Sarah Sheil begins their story, far away in the un-rock n’ roll capital of County Roscommon.

“We lived in Roscommon (Sarah and Ashley). Went to Art College for a year. It was shite. We moved up to Dublin in ’97 and arsed around for a year. We didn’t know what to do about how to form a band, or what was the way to go about it. So, we just wrote some songs. We met Grainne and did our thing in Eamonn Doran’s in the afternoons. Andrew was there for one of those gigs and he started coming along. He thought we were an art project!

“Yeah! They were brilliant! All this noise!” raves Andrew as if he had just witnessed Estel for the first time. “They sounded like the first Sonic Youth album with no drummer. I just asked could I join and that was that. I had been in the Waltons and it was an even more hellish noise. I thought they looked good and sounded good. I could play drums and they were girls, so yeah, cool! I think anyone whose been a fan since the start, not a fan ‘cos that s a silly word for us, rather someone whose been into us, can see a lot more confidence in what we do and a greater focus.”

“In the beginning, Andrew put drums on the stuff we’d already made, but now we all make music together,” adds Grainne. “The 7″ is a good example of that”, continues Andrew. “‘One Deep Breath’ was obviously written before there was a drummer and ‘Crunch Crunch’ was written around a drummer. You can see, sorry, hear a difference.”
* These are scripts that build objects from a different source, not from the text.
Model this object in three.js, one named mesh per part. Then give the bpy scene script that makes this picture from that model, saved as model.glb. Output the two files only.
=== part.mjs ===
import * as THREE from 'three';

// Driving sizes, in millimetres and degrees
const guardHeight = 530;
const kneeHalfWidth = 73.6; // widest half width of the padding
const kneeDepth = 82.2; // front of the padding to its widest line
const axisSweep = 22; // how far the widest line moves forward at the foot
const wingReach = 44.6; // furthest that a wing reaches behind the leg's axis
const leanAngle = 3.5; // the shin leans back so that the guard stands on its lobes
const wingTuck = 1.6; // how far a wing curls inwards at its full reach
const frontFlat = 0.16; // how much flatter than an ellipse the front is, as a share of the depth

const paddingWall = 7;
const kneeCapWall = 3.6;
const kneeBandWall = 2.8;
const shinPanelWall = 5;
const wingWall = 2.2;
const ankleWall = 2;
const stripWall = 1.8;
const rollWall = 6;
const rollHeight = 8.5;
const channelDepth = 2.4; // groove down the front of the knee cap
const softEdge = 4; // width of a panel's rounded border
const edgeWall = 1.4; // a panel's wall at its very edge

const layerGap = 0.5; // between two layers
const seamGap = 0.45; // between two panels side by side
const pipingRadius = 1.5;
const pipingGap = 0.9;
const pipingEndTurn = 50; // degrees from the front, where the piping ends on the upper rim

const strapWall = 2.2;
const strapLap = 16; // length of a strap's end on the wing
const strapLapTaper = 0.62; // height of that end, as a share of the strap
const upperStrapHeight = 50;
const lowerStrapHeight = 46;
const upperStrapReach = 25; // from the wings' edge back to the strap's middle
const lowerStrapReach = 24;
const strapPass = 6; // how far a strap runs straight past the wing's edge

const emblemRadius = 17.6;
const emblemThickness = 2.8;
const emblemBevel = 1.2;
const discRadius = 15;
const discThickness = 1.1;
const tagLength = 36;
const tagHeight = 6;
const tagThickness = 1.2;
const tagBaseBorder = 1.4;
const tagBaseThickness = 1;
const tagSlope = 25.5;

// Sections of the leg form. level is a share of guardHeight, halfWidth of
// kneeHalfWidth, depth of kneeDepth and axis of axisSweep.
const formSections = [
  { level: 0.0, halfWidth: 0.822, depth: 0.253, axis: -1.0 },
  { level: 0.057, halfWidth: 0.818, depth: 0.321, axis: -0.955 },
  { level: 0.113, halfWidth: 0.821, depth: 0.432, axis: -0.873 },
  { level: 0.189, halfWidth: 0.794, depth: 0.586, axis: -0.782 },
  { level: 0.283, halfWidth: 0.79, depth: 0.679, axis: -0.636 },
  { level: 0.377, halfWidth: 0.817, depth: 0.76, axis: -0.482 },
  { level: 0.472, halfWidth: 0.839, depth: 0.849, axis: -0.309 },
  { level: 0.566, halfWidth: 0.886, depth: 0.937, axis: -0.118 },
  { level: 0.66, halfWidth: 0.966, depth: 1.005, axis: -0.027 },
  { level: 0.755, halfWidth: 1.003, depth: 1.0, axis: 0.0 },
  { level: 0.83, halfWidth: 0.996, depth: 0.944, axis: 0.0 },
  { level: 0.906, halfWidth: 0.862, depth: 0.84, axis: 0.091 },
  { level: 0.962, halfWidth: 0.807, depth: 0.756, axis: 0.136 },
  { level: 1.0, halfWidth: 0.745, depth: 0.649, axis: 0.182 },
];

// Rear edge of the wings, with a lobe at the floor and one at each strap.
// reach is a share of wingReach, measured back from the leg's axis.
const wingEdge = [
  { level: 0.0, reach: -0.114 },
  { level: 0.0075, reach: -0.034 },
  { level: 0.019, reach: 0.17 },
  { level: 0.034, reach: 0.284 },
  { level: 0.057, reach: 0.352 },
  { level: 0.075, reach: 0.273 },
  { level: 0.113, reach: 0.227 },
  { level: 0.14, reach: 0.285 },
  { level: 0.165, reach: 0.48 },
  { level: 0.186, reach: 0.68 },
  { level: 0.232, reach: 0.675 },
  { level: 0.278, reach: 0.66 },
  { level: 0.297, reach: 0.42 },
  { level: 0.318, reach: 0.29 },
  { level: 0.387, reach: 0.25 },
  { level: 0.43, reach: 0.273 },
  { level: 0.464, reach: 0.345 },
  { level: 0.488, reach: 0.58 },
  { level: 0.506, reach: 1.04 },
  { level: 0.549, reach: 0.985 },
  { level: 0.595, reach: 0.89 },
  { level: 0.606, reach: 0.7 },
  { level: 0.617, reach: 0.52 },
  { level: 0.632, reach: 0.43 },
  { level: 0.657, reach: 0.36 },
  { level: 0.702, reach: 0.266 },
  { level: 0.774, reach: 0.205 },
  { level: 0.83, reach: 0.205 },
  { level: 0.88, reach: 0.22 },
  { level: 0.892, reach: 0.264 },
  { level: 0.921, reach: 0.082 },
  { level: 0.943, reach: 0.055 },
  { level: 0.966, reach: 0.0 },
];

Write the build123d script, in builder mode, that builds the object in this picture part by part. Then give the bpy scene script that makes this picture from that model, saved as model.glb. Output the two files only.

And you can certainly hear the difference between Estel and every other hopeful brat pack on Angelpie. Initially, obvious reference points are the sonic freedom that punk and freeform rock outfits from Chicago, Washington and Glasgow brought to contemporary guitar based music. However, it would be a grave mistake to lump them in with the so-called ‘post-rock’ scene.

For starters, three of the eight tracks on Angelpie have vocals, and most importantly Estel have taken the cue from these bands to paint their own sonic canvas, eschewing the traditional structures and constraints of rock, but still sounding refreshing, vital and accessible.

“The front cover probably sums it up,” ponders Grainne. “All this pretty childlike stuff and then the evil sinister stuff and the big scary childlike hand coming in. You’ve got all these childlike keyboard sounds and the evil guitars.”

One of our mates did the album for a total knockdown price of fifty quid a day. We couldn’t even afford that!” exclaims Andrew. “So, we did it in a day and half! But seriously, we had it all down in a day and a half. There was no pressure. I don’t see the point in fucking niggling over a piece of music. You record something and niggle over it for five or six days what’s the point?

“We usually always go with the original take”, interjects Sarah. “Too much music at the moment sounds overproduced particularly by Dublin bands or Irish groups in general,” opines Andrew. “Fifty layers of tracks that you don’t need. If you play your songs properly you can do them in a day. We were certainly a live band before we were a recorded band, and I’d rather represent that on vinyl. A lot of bands have albums that don’t sound like their live sound.”

“So we are not disappointing anyone!,” laughs Grainne.

“See, you can put a chimp in front of a thirty-six-track desk, or you can have someone who knows what they’re doing on a four track and it sounds amazing. All the early Dischord and Touch and Go records were recorded on four-tracks. That stuff still stands up today. A producer can’t make a bad band sound like a good band.”

“Basically, you can’t polish a turd,” concludes Grainne.

Angelpie I Think I Ate Your Face is out now on a strictly limited vinyl run of only one hundred copies from Road Records, Fade St, Dublin 2. Estel release the CD nationally and internationally as in from their launch bash on Monday 30th October in Whelan s.